Diese Einschätzung greift zu kurz. Begriffe im Grundgesetz entwickeln oft eine Dynamik, die über den ursprünglichen Kontext hinausreicht und das Verfassungsrecht nachhaltig beeinflussen kann. Die Abgrenzung zwischen Zweckbestimmung und Staatsziel könnte verwischen. Eine Verfassung ist kein starres Dokument, sondern ein System, das sich in der juristischen Praxis weiterentwickelt. Verfassungsänderungen müssen daher wohlüberlegt sein, um unerwartete Folgen zu vermeiden.

Ein realistisches Szenario: Umweltverbände klagen gegen CO2-intensive Projekte. Ob Wohnungsbau, Industrieanlagen oder Verkehrsprojekte – zahlreiche Vorhaben könnten infrage gestellt werden. Die Begründung läge auf der Hand: Emissionen stehen im Widerspruch zur verfassungsrechtlichen Verpflichtung zur Klimaneutralität. Gerichte müssten dann entscheiden, inwiefern das Verfassungsrecht solche Maßnahmen zulässt, ob ein Projekt mit diesem Ziel vereinbar ist.

Gerichtliche Eingriffe in die Politik?

Die Erfolgschancen solcher Klagen sind nicht gering. Das Bundesverfassungsgericht hat bereits 2021 mit seinem Klima-Urteil gezeigt, dass es bereit ist, weitreichende Eingriffe in die Gesetzgebung vorzunehmen. Damals musste die Bundesregierung auf gerichtliche Anordnung hin ihre Klimaziele verschärfen. Eigentlich sollte die Gewaltenteilung eine solche Einflussnahme verhindern. Doch Karlsruhe interpretierte den Verfassungstext aktivistisch.

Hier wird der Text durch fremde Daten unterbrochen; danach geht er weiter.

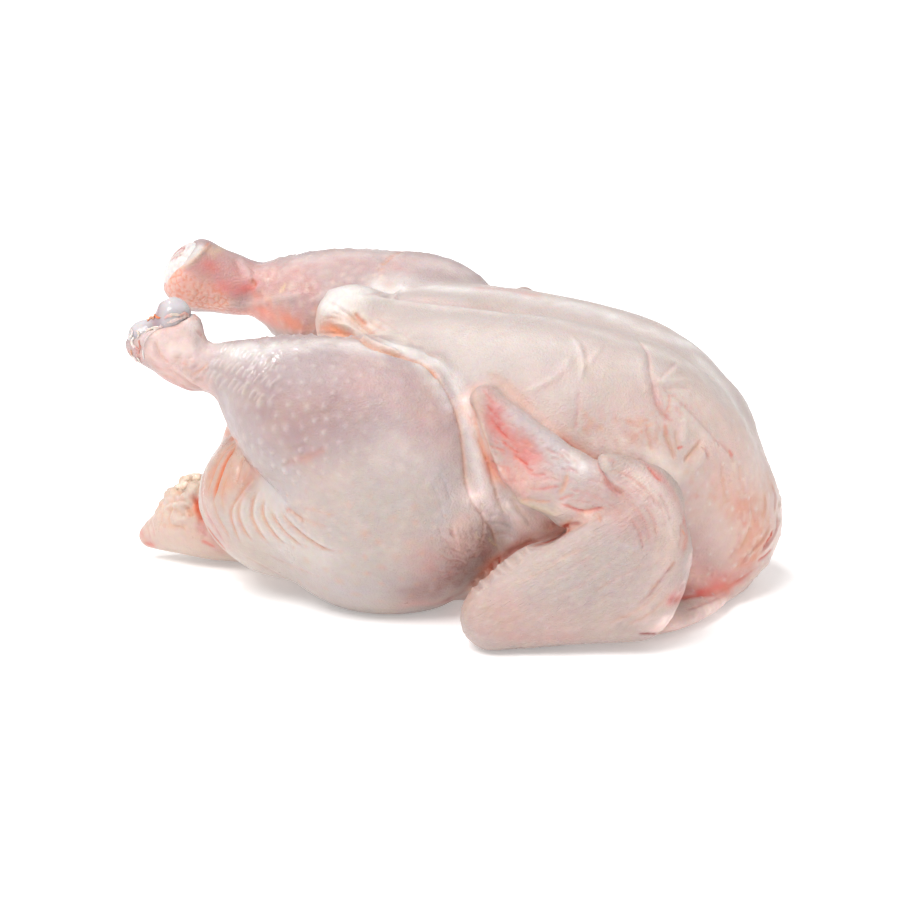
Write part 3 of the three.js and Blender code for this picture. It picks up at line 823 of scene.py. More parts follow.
BREAST_FOLDS = [
    ridge([(570, 333), (580, 350), (583, 366), (580, 382)], 1.0, 0.55, WHITE, 0.35),
    groove([(583, 340), (587, 356), (587, 372)], 1.2, 0.35, PINK, 0.15),
    groove([(580, 386), (578, 412), (574, 436)], 0.8, 0.4, PINK, 0.35),
    ridge([(603, 344), (592, 359), (577, 374)], 1.2, 0.45, WHITE, 0.2),
    ridge([(574, 352), (563, 368), (548, 382), (522, 392)], 1.4, 0.65, WHITE, 0.35),
    groove([(568, 366), (553, 382), (532, 392)], 1.6, 0.4, PINK, 0.2),
    groove([(636, 337), (648, 353), (650, 371), (652, 382)], 1.1, 0.75, MAUVE, 0.4),
    groove([(651, 379), (655, 391), (658, 404), (665, 414), (676, 424)], 1.3, 1.2, ROSE, 0.4),
    wash([(654, 386), (657, 398)], 2.2, MAUVE, 0.4),
    ridge([(643, 352), (642, 368), (644, 382), (650, 398)], 1.6, 0.6),
    ridge([(656, 384), (668, 376), (682, 364)], 1.4, 0.8, WHITE, 0.3),
    groove([(658, 381), (668, 371), (678, 360)], 1.1, 0.5, MAUVE, 0.3),
    ridge([(660, 385), (675, 381), (698, 381)], 1.3, 0.6, WHITE, 0.2),
    groove([(660, 388), (676, 387), (694, 389)], 1.1, 0.5, MAUVE, 0.2),
    groove([(668, 392), (669, 404), (666, 414)], 0.5, 0.2, RED, 0.3),
    fold([(722, 448), (704, 427), (688, 410), (672, 396), (661, 391)], 1.5, 0.7, MAUVE, 0.3),
    ridge([(664, 398), (680, 411), (698, 428), (716, 446)], 1.8, 0.7, WHITE, 0.3),
    groove([(664, 427), (668, 440), (673, 452), (676, 462)], 1.1, 0.9, ORANGE, 0.4),
    ridge([(684, 416), (685, 430), (682, 446)], 1.8, 1.0, WHITE, 0.4),
    groove([(676, 428), (677, 441), (680, 452)], 1.0, 0.6, ORANGE, 0.25),
    groove([(683, 464), (690, 455), (698, 446), (704, 438)], 1.2, 1.0, ORANGE, 0.4),
    ridge([(692, 470), (700, 458), (708, 446)], 1.7, 0.9, CREAM, 0.4),
    groove([(702, 446), (706, 451), (711, 459)], 1.0, 0.8, ROSE, 0.5),
    ridge([(652, 420), (656, 436), (662, 450)], 1.8, 0.6, CREAM, 0.3),
    groove([(644, 425), (650, 440), (652, 452)], 1.1, 0.4, ORANGE, 0.3),
    groove([(684, 446), (678, 449)], 0.5, 0.2, RED, 0.6),
    wash([(665, 426), (668, 434)], 0.8, RED, 0.35),
    wash([(730, 452), (732, 455)], 0.7, RED, 0.9),
    groove([(716, 440), (727, 449), (735, 464)], 0.8, 0.35, ROSE, 0.4),
    groove([(724, 458), (722, 478), (727, 500)], 1.2, 0.35, ORANGE, 0.25),
    groove([(738, 455), (741, 480), (744, 500)], 1.2, 0.3, ORANGE, 0.2),
    wash([(694, 494), (697, 497)], 0.8, RED, 0.5),
    groove([(484, 372), (500, 380), (520, 398), (540, 416)], 1.8, 0.6, ORANGE, 0.25),
]
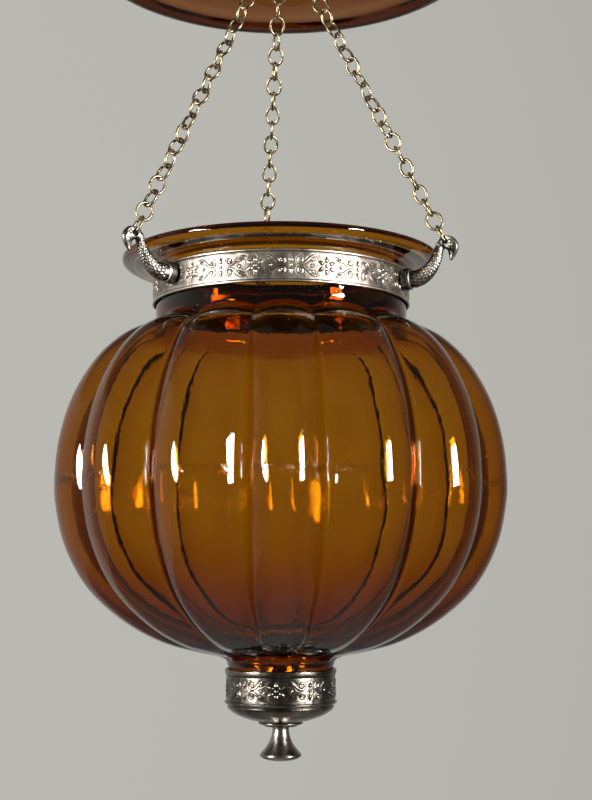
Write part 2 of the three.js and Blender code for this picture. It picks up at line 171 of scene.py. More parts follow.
def hex_nut(across, bore, low, high, chamfer=0.55):
    """A hexagonal nut about the lantern's axis, its corners turned off at 30 degrees."""
    seg = 96
    az = np.arange(seg) * TAU / seg
    hexr = across / 2 / np.cos((az + math.pi / 6) % (math.pi / 3) - math.pi / 6)
    r0 = across / 2 * 0.97
    drop = np.maximum(hexr - r0, 0) * chamfer
    rows = [
        (np.full(seg, bore + 0.35), np.full(seg, low)), (np.full(seg, bore), np.full(seg, low + 0.35)),
        (np.full(seg, bore), np.full(seg, high - 0.35)), (np.full(seg, bore + 0.35), np.full(seg, high)),
        (np.full(seg, r0 - 0.1), np.full(seg, high)), (np.full(seg, r0), np.full(seg, high - 0.01)),
        (hexr - 0.05, high - drop), (hexr, high - drop - 0.06),
        (hexr, low + drop + 0.06), (hexr - 0.05, low + drop),
        (np.full(seg, r0), np.full(seg, low + 0.01)), (np.full(seg, r0 - 0.1), np.full(seg, low)),
    ]
    v = np.stack([np.stack([r * np.cos(az), r * np.sin(az), h], -1) for r, h in rows], 1)
    return v.reshape(-1, 3), grid_faces(seg, len(rows), True, True).tolist()


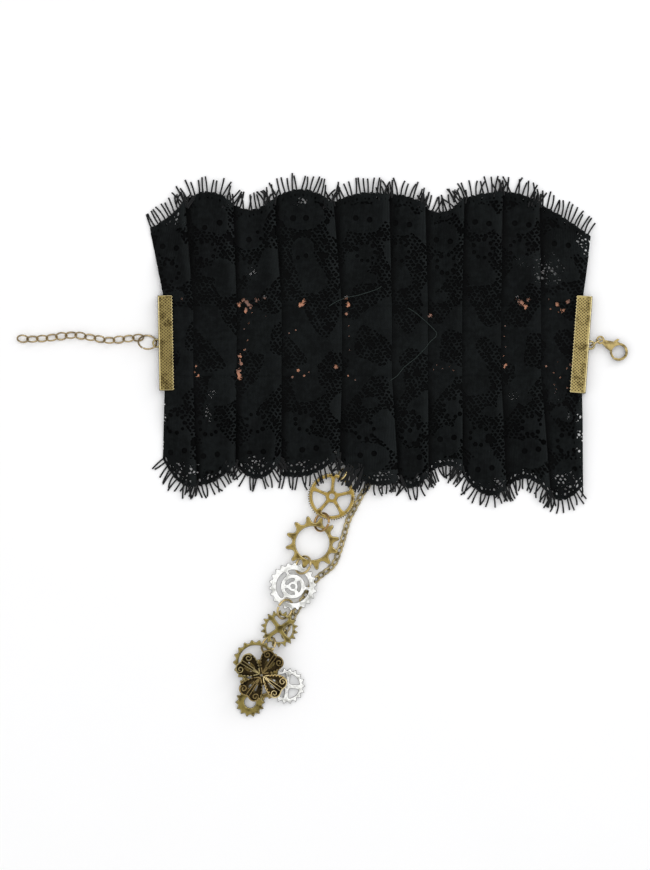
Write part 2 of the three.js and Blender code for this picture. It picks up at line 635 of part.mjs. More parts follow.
const armband = new THREE.Group();
armband.name = 'lace_armband';

function addPiece(name, geometry, material) {
  const mesh = new THREE.Mesh(geometry, new THREE.MeshStandardMaterial(material));
  mesh.name = name;
  armband.add(mesh);
  return mesh;
}

addPiece('backing_strip', backingStrip(), SATIN);
addPiece('pleated_lace', pleatedLace(), LACE);

for (const [side, clamp] of Object.entries(CLAMPS)) {
  const mesh = addPiece(`clamp_${side}`, ribbonClamp(clamp), BRONZE);
  mesh.position.set(clamp.x, clamp.y, 0);
  mesh.rotation.z = radians(clamp.turn);
}

for (const gear of GEARS) {
  const outline = plate(gearShape(gear), -GEAR_THICK / 2, GEAR_THICK);
  const mesh = addPiece(gear.name, outline, { color: gear.colour, ...METAL });
  mesh.position.set(gear.x, gear.y, gear.z);
}

for (const ring of GEAR_RINGS) {
  const [from, to] = passPoints(ring.joins);
  const radius = new THREE.Vector3(...from).distanceTo(new THREE.Vector3(...to)) / 2 + JOIN_EASE;
  addPiece(ring.name, ringThrough({ ...ring, from, to, radius }), BRONZE);
}
for (const ring of END_RINGS) addPiece(ring.name, ringThrough(ring), BRONZE);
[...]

Ähnliches könnte sich wiederholen. Die Gerichte könnten die Bestimmung „Klimaneutralität bis 2045“ als Konkretisierung des Staatsziels Umweltschutz auslegen. Ursprünglich als reine Zweckbindung gedacht, könnte sie zur Grundlage weitreichender klimapolitischer Maßnahmen werden – möglicherweise gegen den politischen Willen der Mehrheit.


Die Verfassung als Fundament des Rechtsstaates

Die Verfassung gibt den rechtlichen Rahmen eines Staates vor und bildet das Fundament des Verfassungsrechts. Sie enthält Grundrechte und Prinzipien, die breite Zustimmung finden. Dazu zählen Demokratie, Menschenwürde und Rechtsstaatlichkeit. Verfassungsnormen sollten grundlegende Werte abbilden, nicht tagespolitische Zielsetzungen.

Klimaneutralität bis 2045 ist ein konkretes politisches Vorhaben. Über dessen Sinn und Umsetzbarkeit lässt sich diskutieren. Welche Kosten entstehen? Wer trägt die wirtschaftlichen Folgen? Sind die Bürger bereit, diesen Weg zu gehen? Solche Fragen gehören in die politische Arena, nicht in die Verfassung.

Politische Ziele müssen demokratisch ausgehandelt und regelmäßig überprüft werden. Wenn Gerichte oder NGOs durch Klagen Fakten schaffen, leidet das Vertrauen in demokratische Prozesse. Die Aufnahme konkreter Fristen und Ziele ins Grundgesetz kann den Handlungsspielraum der Politik gefährlich einengen. Friedrich Merz hat mit dieser Entscheidung eine weitreichende Tür geöffnet – mit ungewissen Konsequenzen.